Eduardo confirms Victor’s story.

Yes, they would kill you if you stole or didn’t pay for your drugs. But that happens anywhere”. And for Eduardo, that was not how he remembered El Bronx: “We used to have drinks, listen to music, hang out. For me during that time, it was my home, in every sense”. 

The Intervention

On May 28, 2016 it all ended. 2.000 policeman entered El Bronx just after dawn, evacuating the entire neighbourhood. For the inhabitants, the intervention was a difficult experience. Read a few of reactions of those who were evicted from their homes: 

“The truth is, it was hard. Because like I said, it was our home".


"The whole experience, the change was difficult because in the end it was our home, our house. It was where we lived, where we ate, where we did everything”.


“The good thing is that they ended it. This place was really bad. So much drugs”.


“But it wasn’t well planned. They should have thought more about how to attend the population”.


“The bad thing was they didn’t think about the people that lived there. There were people, families, children, that weren’t on drugs, and also wanted a better future. But the state didn’t think about that. They simply took them away. They evicted the people. Intervened the space. Nothing more”.


“It wasn’t humane. They didn’t even let us grab our personal belongings”.


“The government says, “we ended el Bronx”, but the problem continues. They removed El Bronx, they removed El Cartucho, but they don’t know how to remove the street dwellers. El Bronx is over. But the people dispersed. It was like we were caught in a shooting. [The community] exploded and everyone fled to different directions. Some went to the parks nearby, some to Plaza España, others to the canal of la 6, or the park near Paloquemao”.


“It was like blowing a dandelion. Scattered to all sides. Many people invaded the areas right around El Bronx. But many others went to places very far away. Two months after the eviction, I was invited to speak in Cucutá (568 km from El Bronx, near the Venezuelan border), and even there I met street dwellers from El Bronx”.

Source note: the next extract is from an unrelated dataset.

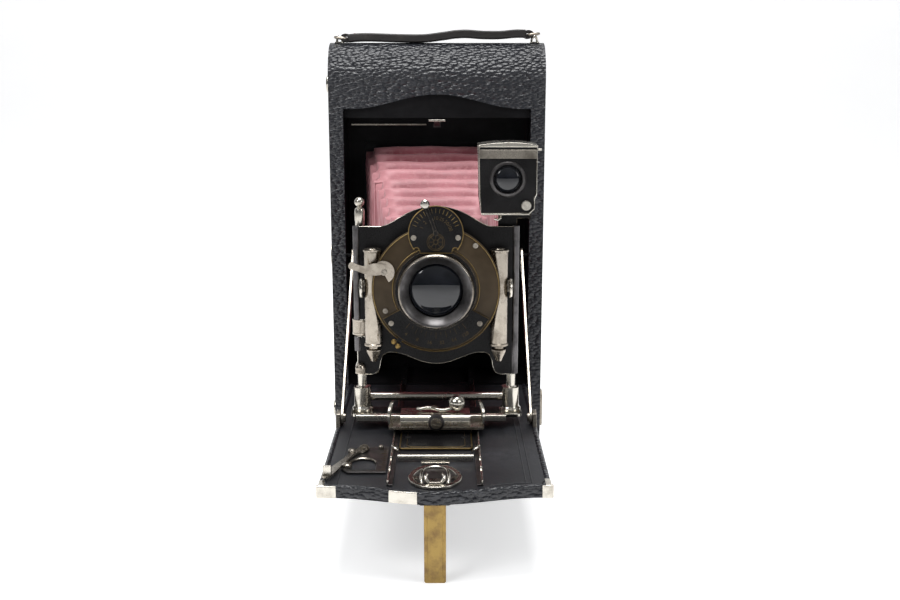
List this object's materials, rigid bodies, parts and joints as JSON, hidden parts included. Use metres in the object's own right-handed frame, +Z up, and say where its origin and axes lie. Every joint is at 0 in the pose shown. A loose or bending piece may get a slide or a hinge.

Two names, two realities, one place. La L exemplifies the two-sided development of Colombia. The intervention replaced a neighbourhood full of drugs with a creative district; on first sight a very positive development. But the experiences of the inhabitants show that they didn’t enjoy the positive effects of that development. On the contrary, they lost their home, they were displaced (for many for the second time), and no solution was offered to their problems regarding unemployment, homelessness and addiction.


For those solutions to make sense, first their story needs to be told. By them. Because most people in Bogotá agree with the intervention, for they heard the stories about El Bronx – the infamous dark neighbourhood of drugs, crime and torture. A story that legitimises all government intervention, no matter how cruel. It is that story, that one-sided story, that allows for the human right violations against the inhabitants of La L. Lets amplify their words, their story so they can be included in the future of the place that was once their home.